We aren’t electing Miss Congeniality; we’re electing a president. Trump’s unapologetic embrace of success, and especially capitalism, is a much-needed trait in America today. The left has been demonizing success, in business anyway, for decades.

Republicans have fallen into this trap, expressing concern and offering plans to address “income inequality” rather than telling people to work their asses off if they want to get ahead, to take risks if they want rewards, and to deal with the consequences of their actions. Trump does that.

You don’t see him slouching around in cargo shorts and faded T-shirts trying to pretend he’ “just like you.” He’s not. He’s worth $9 billion and you aren’t and probably never will be. But you could be.


Trump is a loose cannon, and whether he has the discipline to learn the issues beyond the 30,000-foot level remains to be seen. But he has the skills to. It’s foolish to write him off already, and mostly done from a place of cowardice or discomfort with him being so blunt. For all their bluster, the GOP establishment has adopted the same position as NBC, Univision and Macy’s have. Well, GOP establishment, I don’t watch NBC anymore, never watched Univision and have no use for Macy’s…

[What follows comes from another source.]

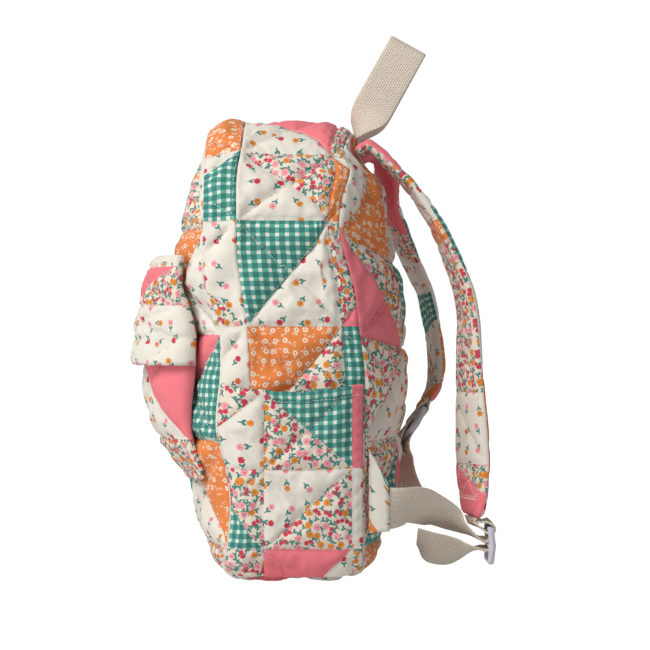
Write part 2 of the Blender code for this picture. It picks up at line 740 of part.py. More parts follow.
def make_strap_loop(name, frame, strap_end, strap_way, across, finish):
    """Short webbing from the strap's end round the slider's top bar and back."""
    bar_z = SLIDER_HEIGHT / 2 - BAR / 2
    bar = frame @ Vector((0, 0, bar_z))
    local = frame.inverted() @ strap_end - Vector((0, 0, bar_z))
    arc = turn_round_bar(frame, bar_z, math.atan2(local.z, local.y), 6)
    apart = WEB_THICKNESS * LOOP_APART
    leave = strap_end + strap_way * GAP
    side = across.cross(strap_way).normalized()
    if side.dot(arc[0] - bar) < 0:
        side = -side
    x_axis = frame.to_3x3() @ Vector((1, 0, 0))
    back_way = (leave - bar).normalized()
    reach = (bar - leave).length * LOOP_LEAD
    route = [leave + side * apart]
    route.append(leave + side * apart + strap_way * reach)
    route.append(arc[0] + back_way * reach)
    route += arc
    route.append(arc[-1] + back_way * reach)
    route.append(leave - side * apart + strap_way * reach)
    route.append(leave - side * apart)
    rings = []
    for i, (here, along) in enumerate(zip(route, tangents([tuple(p) for p in route]))):
        share = min(i, len(route) - 1 - i) / 3
        wide = across.lerp(x_axis, min(share, 1))
        wide = (wide - along * wide.dot(along)).normalized()
        rings.append(flat_ring(here, wide, along.cross(wide), WEB_WIDTH, WEB_THICKNESS))
    return loft(name, rings, finish)


def tab_rows(side):
    """A tab's sections from the back seam to its tip, where the webbing leaves it."""
    tip_z = (TAB_LOW + TAB_HIGH) / 2 - TAB_WEB_DROP
    x = HALF - SEAM_PINCH - TAB_THICKNESS / 2
    rows = []
    for share in (0, 0.3, 0.65, 1):
        low = TAB_LOW * (1 - share) + (tip_z - WEB_WIDTH / 2 - TAB_HEM) * share
        high = TAB_HIGH * (1 - share) + (tip_z + WEB_WIDTH / 2 + TAB_HEM) * share
        thick = TAB_THICKNESS * (1 + 0.5 * math.sin(math.pi * share))
        middle = Vector((side * x, seam("back", tip_z) + TAB_REACH * share, (low + high) / 2))
        rows.append(flat_ring(middle, Vector((0, 0, 1)), Vector((side, 0, 0)), high - low, thick))
    shift = seat(rows[:1])
    return [[p + shift for p in row] for row in rows]


def tab_tip(side):
    """The middle of a tab's tip."""
    last = tab_rows(side)[-1]
    return sum(last, Vector()) / len(last)


def make_tab(name, side, finish):
    """A triangular tab from the back seam to the webbing's end."""
    return loft(name, tab_rows(side), finish)


def make_webbing(name, side, frame, finish):
    """Webbing from a tab, over and round the slider's middle bar, and its free tail."""
    start = tab_tip(side) + Vector((0, TAB_GAP, 0))
    run, tail, legs = (RIGHT_RUN, RIGHT_TAIL, math.pi) if side > 0 else (LEFT_RUN, LEFT_TAIL, -math.pi / 2)
    arc = turn_round_bar(frame, 0, legs)
    leg_way = frame.to_3x3() @ Vector((0, math.cos(legs), math.sin(legs)))
    leg = leg_way * (LEG if side > 0 else SLIDER_HEIGHT / 2 + LEG / 2)
    arrive = arc[0] + leg
    leave = arc[-1] + leg
    x_axis = frame.to_3x3() @ Vector((1, 0, 0))
    before = []
    for row in run:
        x = start.x + (arrive.x - start.x) * row.x
        y = start.y + (arrive.y - start.y) * row.y
        z = start.z + (arrive.z - start.z) * row.z
        before.append((x, y, z, row.turn))
    before += [(*arrive, 90), (*arc[0], 90)]
    after = [(*arc[-1], 90), (*leave, 90)]
    for row in tail:
        x = leave.x + side * TAIL_LENGTH * row.x
        y = leave.y + TAIL_LENGTH * row.y
        z = leave.z + TAIL_LENGTH * row.z
        after.append((x, y, z, row.turn))
    middle = [(*p, 90) for p in arc[1:-1]]
    stations = curve_points(before, WEB_STEP) + middle + curve_points(after, WEB_STEP)
    rings = []
    upright = Vector((0, 0, 1))
    ways = tangents(stations)
    ways[0] = Vector((0, 1, 0))
    for here, along in zip(stations, ways):
        turn = math.radians(here[3])
        wide = upright * math.cos(turn) + x_axis * side * math.sin(turn)
        wide = (wide - along * wide.dot(along)).normalized()
        rings.append(flat_ring(Vector(here[:3]), wide, along.cross(wide), WEB_WIDTH, WEB_THICKNESS))
    return loft(name, rings, finish)


def make_handle(finish):
    """The twisted loop at the top of the back seam."""
    lean = math.radians(HANDLE_LEAN)
    up = Vector((0, math.sin(lean), math.cos(lean)))
    level = Vector((0, math.cos(lean), -math.sin(lean)))
    foot = Vector((0, seam("back", BAG_HEIGHT), BAG_HEIGHT - SEAM_PINCH - HANDLE_SINK))
    right = []
    for row in HANDLE_LEG:
        place = foot + up * (HANDLE_RISE - HANDLE_BEND) * row.rise
        place = place + Vector((row.spread * HANDLE_SPACING / 2, 0, 0))
        right.append((place, math.radians(row.turn)))
    bend = []
    for k in range(1, 6):
        angle = math.pi * k / 6
        place = foot + up * (HANDLE_RISE - HANDLE_BEND + HANDLE_BEND * math.sin(angle))
        place = place + Vector((HANDLE_BEND * math.cos(angle), 0, 0))
        bend.append((place, math.pi / 2))
    stations = []
    for place, turn in right + bend:
        across = Vector((1, 0, 0)) * math.cos(turn) + level * math.sin(turn)
        stations.append((place, across))
    for place, turn in reversed(right):
        across = Vector((-1, 0, 0)) * math.cos(turn) + level * math.sin(turn)
        stations.append((Vector((-place.x, place.y, place.z)), across))
    rings = []
    for (place, across), along in zip(stations, tangents([tuple(s[0]) for s in stations])):
        across = (across - along * across.dot(along)).normalized()
        rings.append(flat_ring(place, across, along.cross(across), WEB_WIDTH, WEB_THICKNESS))
    shift = seat(rings[:3])
    rings = [[p + shift for p in ring] for ring in rings]
    return loft("top_handle", rings, finish)


for old in list(bpy.data.objects):
    bpy.data.objects.remove(old)

collection = bpy.data.collections.new("kids_backpack")
bpy.context.scene.collection.children.link(collection)
rig = bpy.data.objects.new("backpack_rig", None)
collection.objects.link(rig)

cotton = material("quilted_cotton", (0.80, 0.76, 0.66), 0.9)
webbing = material("cotton_webbing", (0.72, 0.65, 0.57), 0.85)
plastic = material("slider_plastic", (0.60, 0.59, 0.72), 0.35)
tape = material("zip_tape", (0.55, 0.50, 0.42), 0.8)

shell("front_shell", -FRONT_SEAM, -ZIP_LINE - ZIP_GAP / 2, 1, cotton)
rear = shell("rear_shell", -ZIP_LINE + ZIP_GAP / 2, BACK_SEAM, -1, cotton)
back_faces = BVHTree.FromObject(rear, bpy.context.evaluated_depsgraph_get())
make_zip_tape(tape)
make_front_pocket(cotton)
make_pocket_flap(cotton)
make_handle(webbing)
for word, sign in STRAP_SIDES.items():
    make_side_pocket(f"side_pocket_{word}", sign, cotton)
    make_tab(f"strap_tab_{word}", sign, cotton)
    strap_table = RIGHT_STRAP if sign > 0 else LEFT_STRAP
    strap_end = RIGHT_STRAP_END if sign > 0 else LEFT_STRAP_END
    strap_tip = make_strap(f"shoulder_strap_{word}", sign, strap_table, strap_end, cotton)
    middle, way, level = strap_tip
    if sign > 0:
        slider = slider_frame(RIGHT_SLIDER, Vector((0, 0, 1)), Vector((1, 0, 0)))
    else:
        slider = slider_frame(middle + way * LEFT_SLIDER_DROP, -way, level)
    make_slider(f"slider_{word}", slider, plastic)
    make_strap_loop(f"strap_loop_{word}", slider, *strap_tip, webbing)
    make_webbing(f"webbing_{word}", sign, slider, webbing)
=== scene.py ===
"""A quilted patchwork kids backpack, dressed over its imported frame.

Width runs along X, the front pocket looks towards -Y, the straps hang towards +Y, and the bag stands
on z = 0. Each quilted piece starts as a flat cloth in metres, is cut along its patch seams and its
quilting lines, gets its prints, and is then laid over the bag and stuffed.
"""
import math
from collections import namedtuple

import bmesh
import bpy
import numpy as np
from bpy.props import FloatProperty, FloatVectorProperty, IntProperty, PointerProperty
from mathutils import Matrix, Vector
from mathutils.bvhtree import BVHTree


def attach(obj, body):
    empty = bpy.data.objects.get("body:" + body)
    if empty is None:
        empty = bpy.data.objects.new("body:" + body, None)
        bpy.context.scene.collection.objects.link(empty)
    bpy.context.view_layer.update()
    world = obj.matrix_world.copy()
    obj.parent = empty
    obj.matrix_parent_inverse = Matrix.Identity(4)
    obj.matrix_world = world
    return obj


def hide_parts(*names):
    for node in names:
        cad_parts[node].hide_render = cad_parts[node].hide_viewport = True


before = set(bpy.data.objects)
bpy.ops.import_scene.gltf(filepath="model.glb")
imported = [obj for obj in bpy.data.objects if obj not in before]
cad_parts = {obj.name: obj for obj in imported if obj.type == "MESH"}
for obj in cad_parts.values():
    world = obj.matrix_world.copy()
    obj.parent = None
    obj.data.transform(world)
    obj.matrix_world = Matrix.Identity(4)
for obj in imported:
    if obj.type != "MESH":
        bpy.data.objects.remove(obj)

bl_info = {
    "name": "Quilted kids backpack",
    "version": (1, 0, 0),
    "blender": (4, 5, 0),
    "location": "3D View > Sidebar > Backpack",
    "description": "Dresses a kids backpack with quilted patchwork, webbing and sliders",
    "category": "Object",
}

MM = 0.001

QUILT_RELIEF = 5 * MM  # from the top of the quilting to its sewn lines
POCKET_RELIEF = 3.6 * MM
STRAP_RELIEF = 1.6 * MM
PUFF_REACH = 15 * MM  # from a sewn line to the quilt's full height
CREASE_WIDTH = 2.4 * MM
SEAM_CREASE_WIDTH = 1.7 * MM
UNEVENNESS = 0.7 * MM
PUCKER_HEIGHT = 0.55 * MM
PUCKER_PITCH = 9 * MM
PUCKER_REACH = 5 * MM  # how far the puckers run out from a sewn line
QUILT_FADE = 8 * MM  # from a cloth's edge to its full quilting
UNEVEN_FADE = 20 * MM
PUCKER_FADE = 6 * MM
SEWN_DIAGONAL = 0.9 * MM  # how near a line the stuffing leaves the cloth where it is
SEWN_SIDE = 0.5 * MM
SEWN_EDGE = 1.2 * MM
FULL_RELIEF_LIFT = 6 * MM  # how far the pouch and flap stand out where their quilting is full
REST = 0.2 * MM  # the cloth's lowest point above the ground
BACK_SAG = 22 * MM  # how far the back panel's cloth sags at its crown
SAG_FROM = 0.33  # the share of the height where the sag starts, and over which it grows and ends
SAG_GROWS = 0.42
SAG_ENDS = 0.25
BACK_PUFF = 6 * MM  # how far it rounds out just below its top
BACK_PUFF_AT = 0.945  # the share of the height where it does
BACK_PUFF_SPREAD = 0.035
STRAP_TIP = 14 * MM  # length over which a strap narrows to its end
STRAP_END = 4 * MM  # length over which its padding thins out
BOX_HALF = 13 * MM  # the stitched box at a strap's end
BOX_LOW = 36 * MM
BOX_HIGH = 14 * MM
BOX_PITCH = 2.2 * MM
BOX_STITCH = 1.7 * MM
TACK_PITCH = 1.2 * MM  # the dense bar beyond the box
TACK_STITCH = 1.1 * MM
ZIP_STITCH = 1.8 * MM  # from the zip line to its top stitching
HEM = 7 * MM  # from a side pocket's top edge to its hem stitching
COTTON_WEAVE = 0.55 * MM  # from thread to thread
WEB_RIB = 1.7 * MM
WEB_ROW = 1.9 * MM
CHECK_PITCH = 6.3 * MM  # the gingham's check and the gap after it
THREAD = 0.2 * MM  # half the thread's thickness
STITCH_PITCH = 3.1 * MM
STITCH_LENGTH = 2 * MM
BLUNT_STEPS = 8  # stations over which the right webbing's tail turns to its cut end
WHITE = 1.02  # the world's strength where the camera sees it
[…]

I’m not sure where Donald Trump will end up in the field. He can stick around as long as he wants because he doesn’t need to beg for money to finance his campaign. But no matter how long he lasts, if he doesn’t win I do hope his attitude when it comes to dealing with the media and those who attack him rubs off on whoever eventually wins. If you thought the media was tough on Republican nominees in the past, you ain’t seen nothing like what the Clinton machine is ready and willing to do.